As for claims that “women in such and such a culture are much happier than elsewhere,” I have never seen a study which wasn’t corrupted by a failure to recognize that “happiness” and “satisfaction with life” is more dependent on general cultural cohesion and inter-support, than it is on exact behaviors. People who are slaves, have often been found to claim to be entirely happy and satisfied with their lives, because their lives were entirely correct and just, from the only point of view that they knew of.

This is why there have been so many instances of states and cultures declaring that foreign ideas of any kind are destructive. Not because they are essentially so, but because as long as no one within the group is aware of any alternative life, and everyone around them reinforces their sense that they are living correctly, they will be happy to remain as they are.

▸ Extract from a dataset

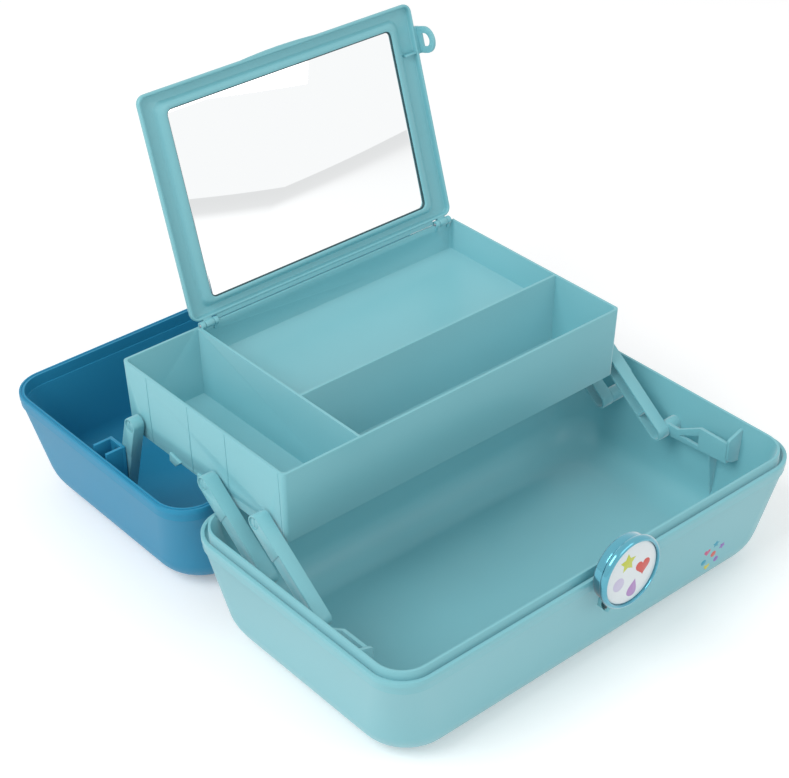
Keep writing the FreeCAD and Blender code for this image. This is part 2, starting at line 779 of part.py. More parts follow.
def tray_ears(tag, place):
    """Two ears beside a knuckle of the mirror lid, and the notch that the knuckle turns in."""
    gap = "mirror_knuckle_length / 2 + mirror_knuckle_gap"
    ears = []
    for way, x in (("in", "%s + %s" % (place, gap)), ("out", "%s - (%s) - mirror_ear" % (place, gap))):
        name = "mirror_ear_%s_%s" % (tag, way)
        ears.append(rod(name, ALONG_X, x, MIRROR_HINGE_Y, MIRROR_HINGE_Z, "mirror_knuckle_radius",
                        "mirror_ear"))
        ears.append(box(name + "_foot", x, MIRROR_HINGE_Y + " - mirror_knuckle_radius / 2",
                        MIRROR_HINGE_Z + " - 2 * mirror_knuckle_radius", "mirror_ear",
                        "mirror_knuckle_radius * 1.4", "2 * mirror_knuckle_radius"))
    notch = box("mirror_notch_" + tag, "%s - (%s)" % (place, gap),
                MIRROR_HINGE_Y + " - 2 * mirror_knuckle_radius",
                MIRROR_HINGE_Z + " - mirror_knuckle_radius - mirror_knuckle_gap", "2 * (%s)" % gap,
                "4 * mirror_knuckle_radius", "2 * mirror_knuckle_radius")
    return ears, notch


def make_tray():
    """The lift-up tray: one deep room at the left, one at the front and a shelf at the back."""
    block = new_body("tray_block")
    loft(block, "tray_walls", [tray_section(block, "tray_foot", "0", "tray_draft"),
                               tray_section(block, "tray_top", "tray_height", "0")])
    hollow = new_body("tray_hollow")
    loft(hollow, "tray_room",
         [tray_section(hollow, "tray_room_floor", "tray_floor", "tray_draft + tray_wall"),
          tray_section(hollow, "tray_room_mouth", "tray_height", "tray_wall")])
    shell = cut("tray_shell", block, [hollow])
    divider_x = "(-tray_width / 2 + divider_place)"
    beyond = divider_x + " + divider_wall"
    right = "tray_width / 2 - (%s)" % divider_x
    walls = fuse("tray_dividers", [
        box("divider", divider_x, "0", "0", "divider_wall", "tray_depth", "tray_height"),
        box("shelf_wall", divider_x, "shelf_front", "0", right, "divider_wall", "tray_height"),
        box("shelf", divider_x, "shelf_front", "shelf_level - divider_wall", right,
            "tray_depth - shelf_front", "divider_wall"),
    ])
    inside = common("tray_inside", block, walls)
    more = []
    gaps = [box("shelf_underside", beyond, "shelf_front + divider_wall", "-1",
                "tray_width / 2 - tray_draft - tray_wall - (%s)" % beyond,
                "tray_depth - tray_draft - tray_wall - shelf_front - divider_wall",
                "shelf_level - divider_wall + 1")]
    for tag, side in SIDES.items():
        for name, place, thick in tray_pin_places():
            more.append(side_rod("%s_tray_boss_%s" % (name, tag), side, "tray_width / 2 - tray_draft - 1",
                                 "arm_near + %s - arm_web - side_gap" % thick, place,
                                 "tray_pivot_rise", "tray_boss_radius"))
            gaps.append(side_rod("%s_tray_bore_%s" % (name, tag), side, "arm_near + side_gap",
                                 "arm_near + %s" % thick, place, "tray_pivot_rise",
                                 "split_pin_radius"))
    for tag, place in mirror_hinge_places():
        ears, notch = tray_ears(tag, place)
        more += ears
        gaps.append(notch)
        gaps.append(rod("mirror_pin_bore_" + tag, ALONG_X, place + " - 2 * mirror_knuckle_length",
                        MIRROR_HINGE_Y, MIRROR_HINGE_Z, "mirror_pin_radius",
                        "4 * mirror_knuckle_length"))
    more.append(side_rod("peg", 1, "tray_width / 2 - tray_wall / 2", "tray_width / 2 + peg_proud",
                         MIRROR_HINGE_Y + " - loop_place", MIRROR_HINGE_Z + " - loop_drop",
                         "peg_radius"))
    more.append(side_box("nub", -1, "tray_width / 2 - tray_draft - tray_wall / 2",
                         "tray_width / 2 - tray_draft + nub_proud", "nub_place", "0", "nub_length",
                         "nub_length / 2"))
    whole = fuse("tray_moulding", [shell, inside] + more)
    notched = cut("tray", whole, gaps)
    notched.Placement = Placement(tray_corner_place(), Rotation())
    return notched


# --- Mirror lid ------------------------------------------------------------------------

def mirror_placement():
    """Hinge line on the tray's rear edge. Local Y runs up the lid, local Z out of the glass."""
    place = tray_corner_place()
    place += Vector(0, size("tray_depth") - size("mirror_hinge_inset"), 0)
    place += Vector(0, 0, size("tray_height") + size("mirror_hinge_rise"))
    return Placement(place, Rotation(Vector(1, 0, 0), size("mirror_lean")))


def make_mirror_frame():
    """The plastic lid that frames the glass, with a thumb edge and a loop for the peg."""
    body = new_body("mirror_panel")
    middle_x = MIRROR_RIGHT + " - mirror_width / 2"
    middle_y = "mirror_start + mirror_length / 2"
    outline = new_sketch(body, "mirror_outline", "-mirror_thick", middle_x, middle_y)
    round_rectangle(outline, "mirror_width / 2", "mirror_length / 2", "mirror_corner")
    panel = extrude(body, "Pad", "mirror_plate", outline, "mirror_thick")
    round_level(body, "mirror_edges", panel, -size("mirror_thick"), "mirror_edge_round")
    seat = new_sketch(body, "glass_outline", "0", middle_x + " + glass_shift",
                      "glass_start + glass_length / 2")
    round_rectangle(seat, "glass_width / 2", "glass_length / 2", "glass_corner")
    extrude(body, "Pocket", "glass_seat", seat, "glass_depth")
    end = "mirror_start + mirror_length"
    bend = "(thumb_width ^ 2 / (8 * thumb_rise) + thumb_rise / 2)"
    thumb = common("thumb", rod("thumb_arc", ALONG_Z, middle_x, "%s + thumb_rise - %s" % (end, bend),
                                "-thumb_thick", bend, "thumb_thick"),
                   box("thumb_box", middle_x + " - thumb_width / 2", end + " - 1", "-mirror_thick",
                       "thumb_width", "thumb_rise + 2", "mirror_thick"))
    items = [body, thumb]
    gaps = []
    for tag, place in mirror_hinge_places():
        left = place + " - mirror_knuckle_length / 2"
        items.append(rod("mirror_knuckle_" + tag, ALONG_X, left, "0", "0", "mirror_knuckle_radius",
                         "mirror_knuckle_length"))
        items.append(box("mirror_knuckle_web_" + tag, left, "0", "-mirror_knuckle_radius",
                         "mirror_knuckle_length", "mirror_start + 1", "mirror_knuckle_radius"))
        gaps.append(rod("mirror_knuckle_bore_" + tag, ALONG_X, left + " - 1", "0", "0",
                        "mirror_pin_radius + pin_play", "mirror_knuckle_length + 2"))
    near = "tray_width / 2 + peg_proud + side_gap"
    low = "loop_place - loop_radius"
    items.append(box("loop_tab", MIRROR_RIGHT + " - 1", low, "-mirror_thick * 0.8",
                     "%s + loop_wall - (%s - 1)" % (near, MIRROR_RIGHT), "2 * loop_radius",
                     "mirror_thick * 0.8"))
    items.append(box("loop_flap", near, low, "-mirror_thick * 0.8", "loop_wall", "2 * loop_radius",
                     "loop_drop + mirror_thick * 0.8"))
    items.append(side_rod("loop_round", 1, near, near + " + loop_wall", "loop_place", "loop_drop",
                          "loop_radius"))
    gaps.append(side_rod("loop_hole_round", 1, near + " - 1", near + " + loop_wall + 1",
                         "loop_place", "loop_drop", "loop_hole"))
    gaps.append(side_box("loop_hole_top", 1, near + " - 1", near + " + loop_wall + 1",
                         "loop_place - loop_hole", "loop_drop / 2", "2 * loop_hole", "loop_drop / 2"))
    frame = cut("mirror_frame", fuse("mirror_moulding", items), gaps)
    frame.Placement = mirror_placement()
    return frame


def make_mirror_glass():
    """The mirror, glued on the floor of its seat."""
    body = new_body("mirror_glass")
    outline = new_sketch(body, "mirror_glass_outline", "-glass_depth",
                         MIRROR_RIGHT + " - mirror_width / 2 + glass_shift",
                         "glass_start + glass_length / 2")
    round_rectangle(outline, "glass_width / 2 - glass_play", "glass_length / 2 - glass_play",
                    "glass_corner - glass_play")
    extrude(body, "Pad", "mirror_glass_plate", outline, "glass_thick")
    body.Placement = mirror_placement()
    return body


def make_mirror_pins():
    """A short pin through each knuckle of the mirror lid."""
    length = "mirror_knuckle_length + 2 * mirror_knuckle_gap + 2 * mirror_ear"
    pins = []
    for tag, place in mirror_hinge_places():
        pins.append(rod("mirror_pin_" + tag, ALONG_X, "%s - (%s) / 2" % (place, length), "0", "0",
                        "mirror_pin_radius", length))
    pins = group("mirror_hinge_pins", pins)
    pins.Placement = mirror_placement()
    return pins


# --- Case hinge pins, latch and handle -------------------------------------------------

def make_case_pins():
    """A steel pin through each hinge of the case."""
    length = "3 * knuckle_length + 2 * knuckle_gap"
    pins = []
    for tag, place in hinge_places():
        pins.append(rod("case_pin_" + tag, ALONG_X, "%s - (%s) / 2" % (place, length), HINGE_Y,
                        HINGE_Z, "case_pin_radius", length))
    return group("case_hinge_pins", pins)


def make_latch():
    """A round snap latch: a drum on a neck, a bezel on the drum and a face inside the bezel."""
    back = "(-case_depth / 2 - latch_gap)"
    front = "(%s - drum_depth)" % back
    drum = rod("drum_disc", ALONG_Y, "0", front, "latch_level", "drum_radius", "drum_depth")
    neck = box("latch_neck", "-neck_width / 2", back + " - neck_thick", "latch_pivot_level",
               "neck_width", "neck_thick", "latch_level - drum_radius - latch_pivot_level + 4")
    barrel = rod("latch_barrel", ALONG_X, "-neck_width / 2", LATCH_Y, "latch_pivot_level",
                 "latch_knuckle", "neck_width")
    bore = rod("latch_bore", ALONG_X, "-neck_width", LATCH_Y, "latch_pivot_level",
               "latch_pin_radius + pin_play", "2 * neck_width")
    latch_drum = cut("latch_drum", fuse("drum_moulding", [drum, neck, barrel]), [bore])
    ring = rod("bezel_disc", ALONG_Y, "0", front + " - bezel_depth", "latch_level", "bezel_radius",
               "bezel_depth")
    opening = rod("bezel_opening", ALONG_Y, "0", front + " - bezel_depth - 1", "latch_level",
                  "bezel_radius - bezel_wall", "bezel_depth + 2")
    latch_bezel = cut("latch_bezel", ring, [opening])
    latch_face = rod("latch_face", ALONG_Y, "0", front + " - face_depth", "latch_level",
                     "bezel_radius - bezel_wall - face_play", "face_depth")
    pin_half = "neck_width / 2 + lug_gap + lug_wall"
    latch_pin = rod("latch_pin", ALONG_X, "-(%s)" % pin_half, LATCH_Y, "latch_pivot_level",
                    "latch_pin_radius", "2 * (%s)" % pin_half)
    return [latch_drum, latch_bezel, latch_face, latch_pin]


def make_handle():
    """A swing handle: a grip between two arms, folded flat. Its pivot is its own X axis."""
    half = "handle_width / 2"
    bottom = "-handle_thick / 2"
    bars = [box("handle_bar", "-" + half, "-handle_reach", bottom, "handle_width", "handle_grip",
                "handle_thick")]
    for tag, side in SIDES.items():
        near = half + " - handle_arm"
        bars.append(side_box("handle_arm_" + tag, side, near, half, "-handle_reach", bottom,
                             "handle_reach", "handle_thick"))
        bars.append(side_rod("handle_eye_" + tag, side, near, half, "0", "0", "handle_thick / 2"))
    bore = rod("handle_bore", ALONG_X, "-handle_width", "0", "0", "handle_pin_radius + pin_play",
               "2 * handle_width")
    handle = cut("handle", fuse("handle_moulding", bars), [bore])
    handle.Placement = handle_placement()
    return handle


def handle_placement():
    return Placement(Vector(0, lid_shift() + size("handle_pivot"), size("recess_depth") / 2), Rotation())


def make_handle_pins():
    """A short pin at each end of the handle, pressed into the wall of the recess."""
    pins = []
    for tag, side in SIDES.items():
        pins.append(side_rod("handle_pin_" + tag, side, "handle_width / 2 - handle_arm * 0.8",
                             "handle_width / 2 + handle_clear + recess_wall", "0", "0",
                             "handle_pin_radius"))
    pins = group("handle_pins", pins)
    pins.Placement = handle_placement()
    return pins


# --- Build, check and write ------------------------------------------------------------

def check(parts):
    """Stop if any feature failed, or any piece is empty or not valid."""
    for item in doc.Objects:
        if "Invalid" in item.State or "Error" in item.State:
            raise RuntimeError("%s failed: %s" % (item.Label, item.State))
        if item.TypeId.startswith("Part::") and not item.Shape.isValid():
            raise RuntimeError("%s is not a valid shape" % item.Label)
    for item in parts:
        if item.Shape.isNull() or not item.Shape.isValid():
            raise RuntimeError("%s has no valid shape" % item.Label)


parts = [make_base_tub(), make_lid_tub(), make_tray(), make_mirror_frame(), make_mirror_glass()]
parts += [make_base_pins(), make_tray_pins(), make_mirror_pins(), make_case_pins()]
parts += make_lid_arm_pins() + make_arms() + make_latch()
parts += [make_handle(), make_handle_pins()]
doc.recompute()
check(parts)
os.makedirs("parts", exist_ok=True)
for part in parts:
    part.Label = part.Name
    part.Shape.exportStep("parts/%s.step" % part.Label)
    print("%-20s %8.1f mm3, %d solids" % (part.Label, part.Shape.Volume, len(part.Shape.Solids)))
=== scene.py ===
import math

import bmesh
import bpy
from mathutils import Matrix, Vector
from mathutils.geometry import tessellate_polygon


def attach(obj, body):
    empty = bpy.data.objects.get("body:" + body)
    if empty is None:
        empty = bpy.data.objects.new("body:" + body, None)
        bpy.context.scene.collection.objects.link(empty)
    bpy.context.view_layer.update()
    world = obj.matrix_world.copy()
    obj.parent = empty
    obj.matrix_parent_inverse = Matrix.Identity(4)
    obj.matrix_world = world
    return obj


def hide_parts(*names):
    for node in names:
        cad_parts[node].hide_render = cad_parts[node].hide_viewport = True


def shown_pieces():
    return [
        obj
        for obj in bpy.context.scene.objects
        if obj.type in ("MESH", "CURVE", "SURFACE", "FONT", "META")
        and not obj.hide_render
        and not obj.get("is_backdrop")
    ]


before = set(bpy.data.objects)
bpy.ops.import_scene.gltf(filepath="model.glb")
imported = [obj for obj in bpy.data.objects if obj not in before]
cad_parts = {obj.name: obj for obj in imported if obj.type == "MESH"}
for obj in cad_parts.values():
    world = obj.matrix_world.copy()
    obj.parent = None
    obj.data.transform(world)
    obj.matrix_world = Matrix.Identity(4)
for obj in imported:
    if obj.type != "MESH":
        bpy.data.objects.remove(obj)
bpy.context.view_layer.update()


# ---------------------------------------------------------------------------
# Bottom tub. Injection-moulded satin plastic: a deep tray with drafted walls, a two-step lip,
# a groove and a thin collar that the lid closes over, and arm brackets moulded on its side walls.
# ---------------------------------------------------------------------------

TEAL_LIGHT = (0.236, 0.562, 0.622, 1)
TEAL_DEEP = (0.208, 0.528, 0.586, 1)
FLOW_SCALE = 14.0
GRAIN_SCALE = 900.0
GRAIN_HEIGHT = 0.0002
MILLIMETRE = 0.001
MOULD_EDGE = 0.00035
LIP_EDGE = 0.00028
CREASE_ANGLE = math.radians(32)
WELD_REACH = 0.000004
FLAT_ANGLE = math.radians(0.6)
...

So bottom line, my answer to this thread, is that anyone who thinks that anything has been proven better or worse about Russians, isn't looking at all the facts.

To flesh that out a bit more: Russia decriminalized battery in general a year or two ago, with an exception for domestic violence and racially motivated battery (which were still considered crimes). The church was really upset at the exception for domestic violence so they pressured legislators to remove or weaken the exception, which happened this year.

I don’t support this all adviced law to state the obvious, but let’s be clear about the actual parameters of what happened.

I visited an Orthodox church in the USA several years ago, one that was attended mostly by people of Eastern European background. A family invited me to hug their children (as a mutual gesture of friendship) and seemed a bit put off by my discomfort with hugging unfamiliar children. The social rules on the meaning and appropriateness of various forms of physical contact are different between Anglo and Slavic cultures. This doesn’t mean that Slavic cultures are more open sexually - in fact the reverse seems to be true - but Slavic cultures are less likely to see casual contact as having a sexual connotation.

I thought AK84 was Pakistani. Or am I wrong?

He is.

Here’s the video I was talking about in the OP, for any of you interested in watching it. Tell me what you think.

He’s Pashtun IIRC, who are the second largest group in Pakistan but the largest in Afghanistan. AK84 correct me if I’m wrong

Russia is more liberal than the US on certain sexual issues, as judged by public opinion surveys (premarital sex and extramarital sex). It’s more conservative specifically on the issue of homosexuality.

I would guess that most other Slavic countries with the exception of Poland are more liberal about heterosexual morality than America, because they’re less traditionally religious (homosexuality is kind of a special case here).